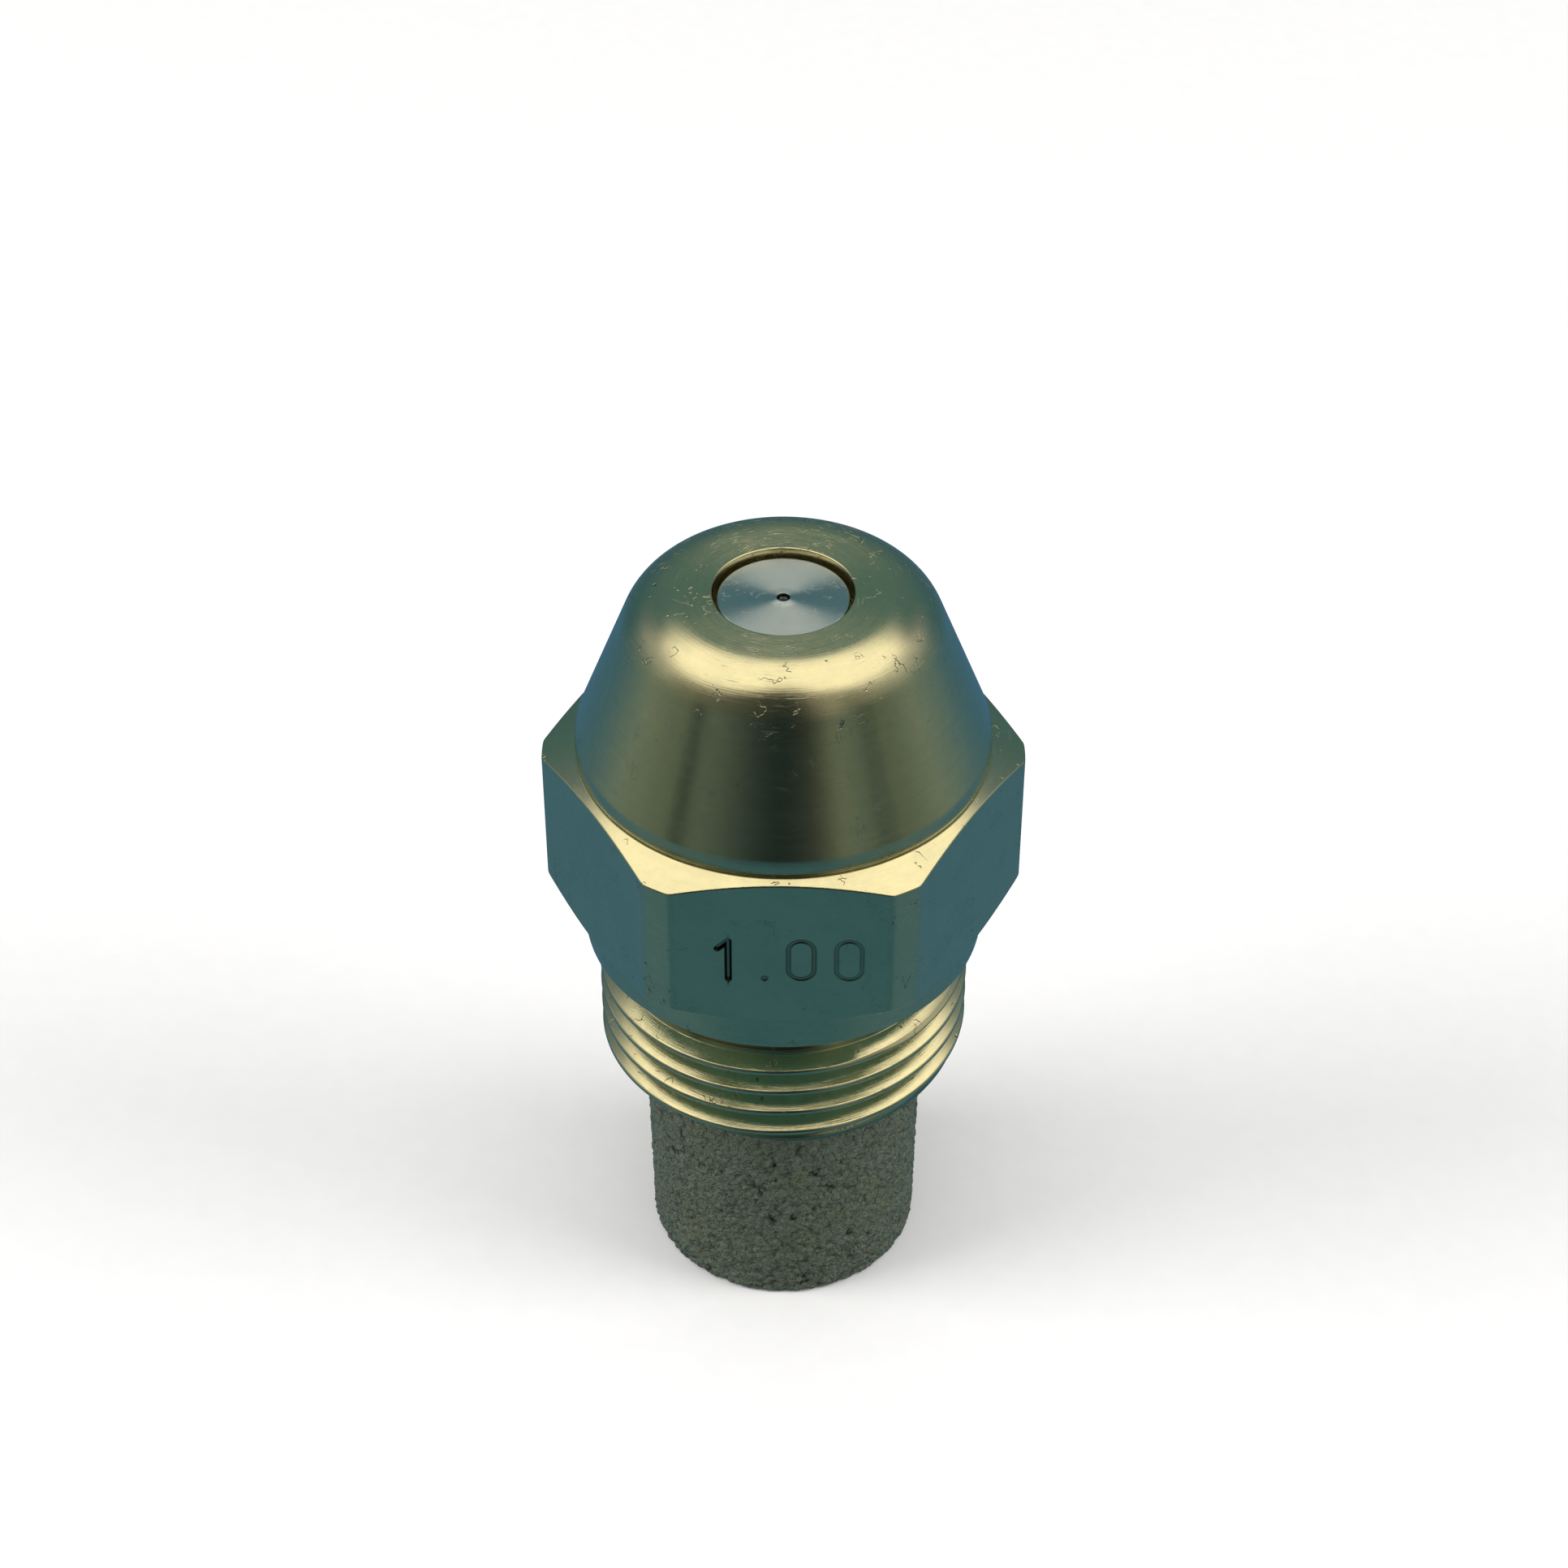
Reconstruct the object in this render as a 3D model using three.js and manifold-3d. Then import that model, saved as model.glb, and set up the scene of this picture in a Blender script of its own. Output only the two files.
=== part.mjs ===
// Oil burner nozzle: a brass hexagon body with a steel orifice disc, a swirl cone and a hollow lock screw
// inside it, and a sintered bronze filter cup on the screw's stem.
// Millimetres, +Z up. The origin is the centre of the filter's flat bottom, and one hexagon flat faces -Y.
import * as THREE from 'three';
import { mergeVertices } from 'three/addons/utils/BufferGeometryUtils.js';
import Module from 'manifold-3d';

const wasm = await Module();
wasm.setup();

// ---- Driving dimensions ----

const ROUND = 60;
const SMALL_ROUND = 40;

const HEX_ACROSS_FLATS = 16.0;
const HEX_TURNED_RADIUS = 8.94;
const HEX_BOTTOM = 18.4;
const HEX_TOP = 24.0;

const BODY_BOTTOM = 10.3;
const BODY_TOP = 31.4;
const COLLAR_RADIUS = 7.58;
const COLLAR_BOTTOM = 16.1;
const COLLAR_TOP = 17.6;
const RELIEF_RADIUS = 6.45;
const THREAD_END = 15.02;

const HEAD_BASE_RADIUS = 7.73;
const HEAD_BASE = 24.54;
const HEAD_FLAT_RADIUS = 3.81;
const SHOULDER_FILLET = 2.18;
const CONE_HALF_ANGLE = 20.9 * Math.PI / 180;

// 9/16-24 fine thread that screws into the nozzle holder
const OUTER_THREAD = { major: 7.11, minor: 6.46, pitch: 1.0583, crest: 0.14, root: 0.17, phase: 11.07 };

// M8 x 1 thread between the body and the lock screw
const SCREW_THREAD = { major: 3.95, minor: 3.42, pitch: 1.0, crest: 0.18, root: 0.19, phase: 0.25 };
const NUT_THREAD = { major: 4.1, minor: 3.57, pitch: 1.0, crest: 0.3, root: 0.07, phase: 0.25 };
const NUT_BOTTOM = 15.6;
const NUT_TOP = 20.3;
const SCREW_THREAD_BOTTOM = 16.2;
const SCREW_THREAD_TOP = 20.1;

const FILTER_POCKET_RADIUS = 5.75;
const FILTER_POCKET_TOP = 14.9;
const BORE_RADIUS = 3.65;
const DISC_SHOULDER = 29.6;
const HEAD_HOLE_RADIUS = 2.56;

const DISC_FACE = 31.1;
const DISC_NOSE_RADIUS = 2.38;
const DISC_FLANGE_RADIUS = 3.35;
const DISC_FLANGE_TOP = 29.35;
const DISC_BOTTOM = 26.9;
const DISC_SOCKET_RADIUS = 2.6;
const ORIFICE_RADIUS = 0.14;
const EXIT_RADIUS = 0.22;
const EXIT_DEPTH = 0.12;
const SEAT_APEX = 30.9;

const SWIRL_RADIUS = 2.3;
const SWIRL_BOTTOM = 24.1;
const SWIRL_GAP = 0.17;
const SWIRL_TIP_RADIUS = 0.45;
const SWIRL_SLOTS = 4;
const SWIRL_SLOT_WIDTH = 0.35;
const SWIRL_SLOT_DEPTH = 0.28;
const SWIRL_SLOT_OFFSET = 0.32;

const SCREW_BOTTOM = 9.0;
const SCREW_TOP = 23.85;
const SCREW_STEM_RADIUS = 3.6;
const SCREW_SHOULDER_RADIUS = 4.7;
const SCREW_SHOULDER_BOTTOM = 13.95;
const SCREW_SHOULDER_TOP = 14.5;
const SCREW_NECK_RADIUS = 3.35;
const SCREW_NOSE_RADIUS = 3.05;
const SCREW_BORE_RADIUS = 1.6;
const SCREW_BORE_TOP = 22.2;
const SCREW_OIL_HOLES = 4;
const SCREW_OIL_HOLE_RADIUS = 0.6;
const SCREW_OIL_HOLE_HEIGHT = 21.7;
const DRIVER_SLOT_WIDTH = 1.4;
const DRIVER_SLOT_DEPTH = 1.8;

const FILTER_BOTTOM_RADIUS = 5.3;
const FILTER_TOP_RADIUS = 5.52;
const FILTER_TOP = 13.7;
const FILTER_BORE_RADIUS = 3.78;
const FILTER_FLOOR = 2.0;

// Size number stamped in the front flat: [character, centre x]
const STAMP = [['1', -1.95], ['.', -0.65], ['0', 0.66], ['0', 2.4]];
const STAMP_HEIGHT = 2.0;
const STAMP_WIDTH = 1.15;
const STAMP_STROKE = 0.2;
const STAMP_DEPTH = 0.15;
const STAMP_CENTRE_HEIGHT = 20.9;

// ---- Solids from geometry ----

// Merges a geometry's shared corners, drops faces with no area and returns a solid that faces outward.
function solid(geometry) {
  const bare = new THREE.BufferGeometry();
  bare.setAttribute('position', geometry.getAttribute('position').clone());
  bare.setIndex(geometry.getIndex());
  const merged = mergeVertices(bare, 1e-5);
  const index = merged.getIndex().array;
  const triangles = [];
  for (let i = 0; i < index.length; i += 3) {
    const [a, b, c] = [index[i], index[i + 1], index[i + 2]];
    if (a !== b && b !== c && c !== a) triangles.push(a, b, c);
  }
  return new wasm.Manifold(new wasm.Mesh({
    numProp: 3,
    vertProperties: merged.getAttribute('position').array,
    triVerts: new Uint32Array(triangles),
  }));
}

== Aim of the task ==
Write out exactly, please, the lines beginning at the start of the material and ending with the line that holds "wasm.setup();", both included.

== Answer to the problem ==
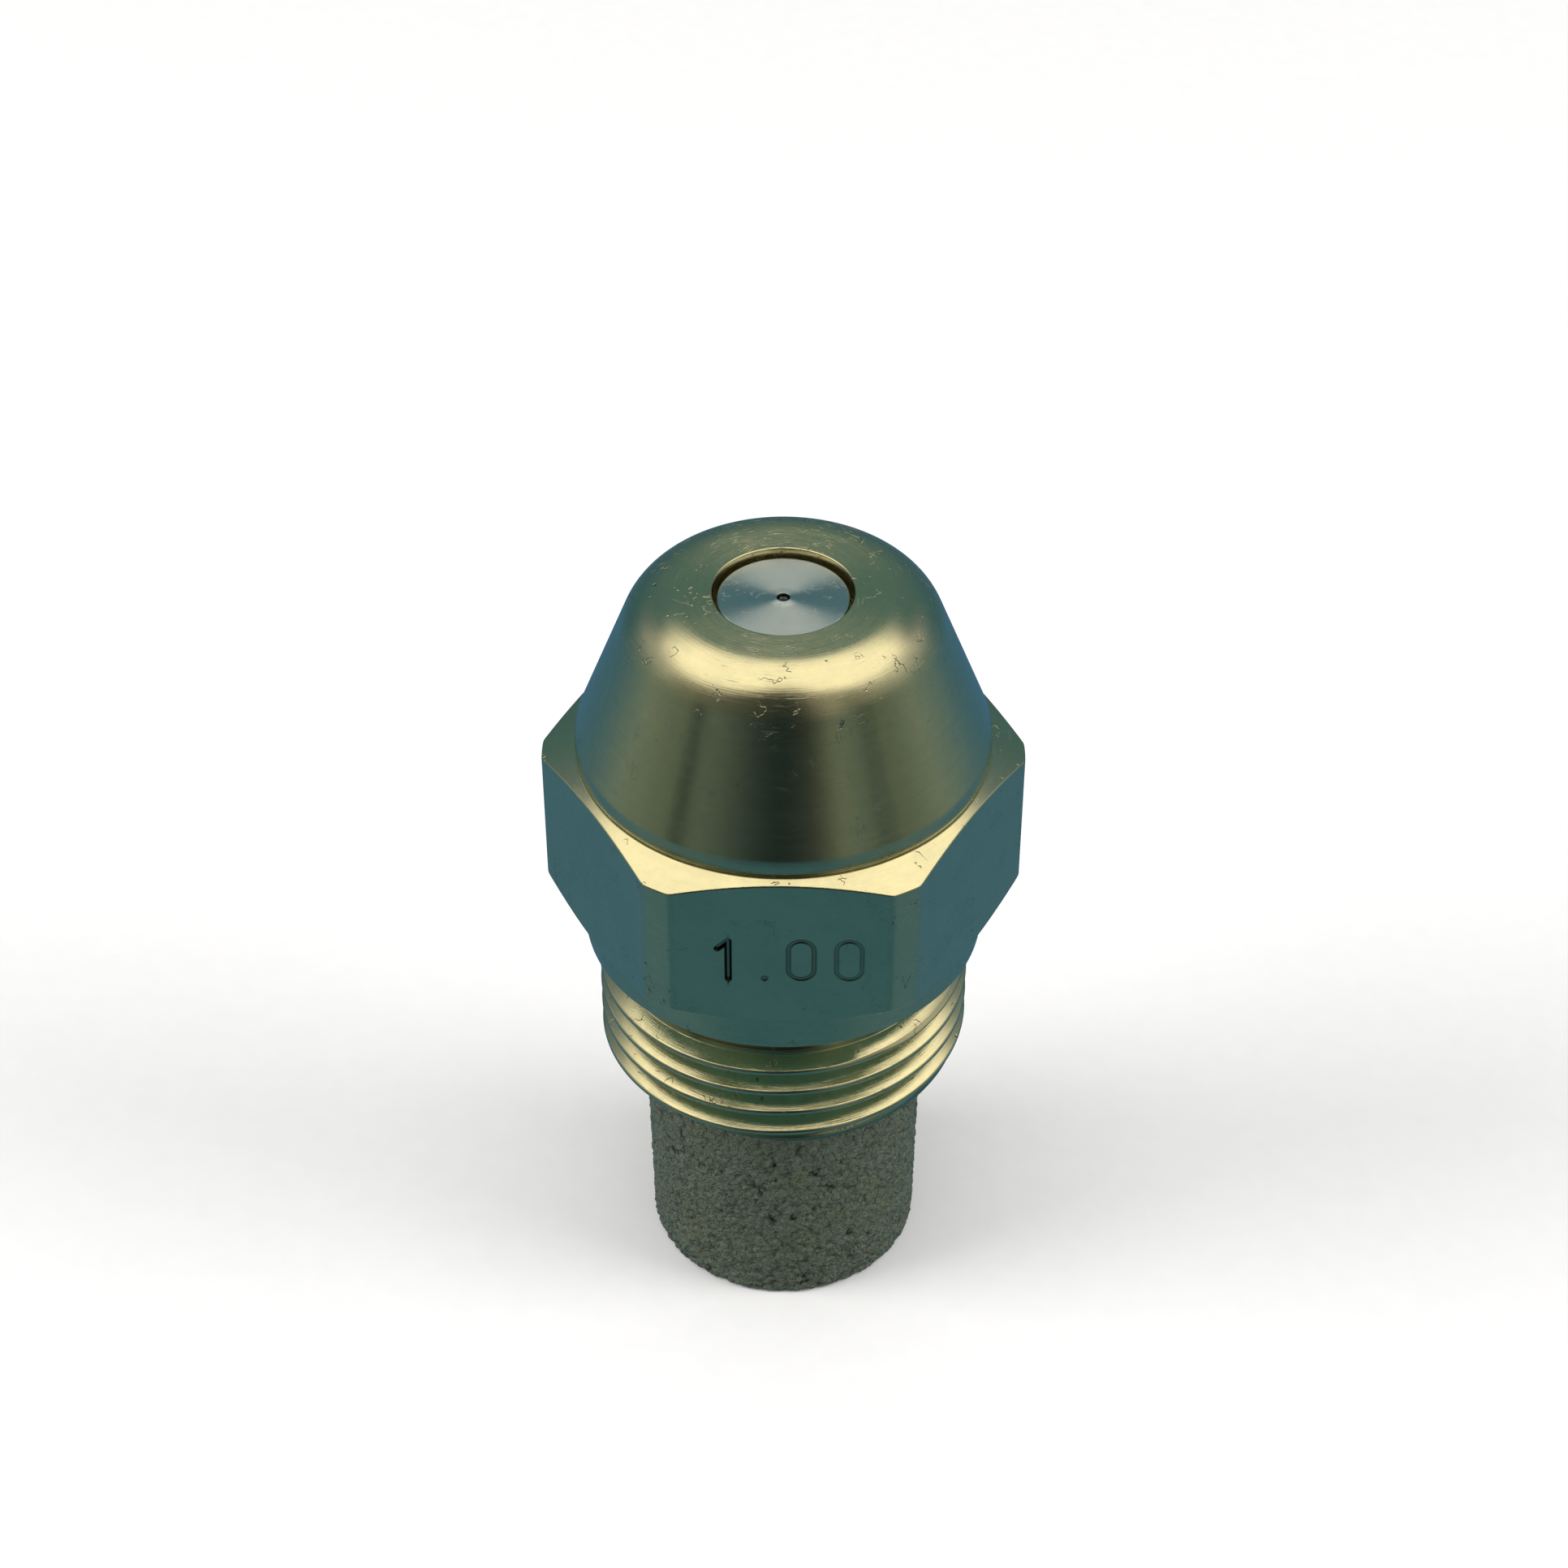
Reconstruct the object in this render as a 3D model using three.js and manifold-3d. Then import that model, saved as model.glb, and set up the scene of this picture in a Blender script of its own. Output only the two files.
=== part.mjs ===
// Oil burner nozzle: a brass hexagon body with a steel orifice disc, a swirl cone and a hollow lock screw
// inside it, and a sintered bronze filter cup on the screw's stem.
// Millimetres, +Z up. The origin is the centre of the filter's flat bottom, and one hexagon flat faces -Y.
import * as THREE from 'three';
import { mergeVertices } from 'three/addons/utils/BufferGeometryUtils.js';
import Module from 'manifold-3d';

const wasm = await Module();
wasm.setup();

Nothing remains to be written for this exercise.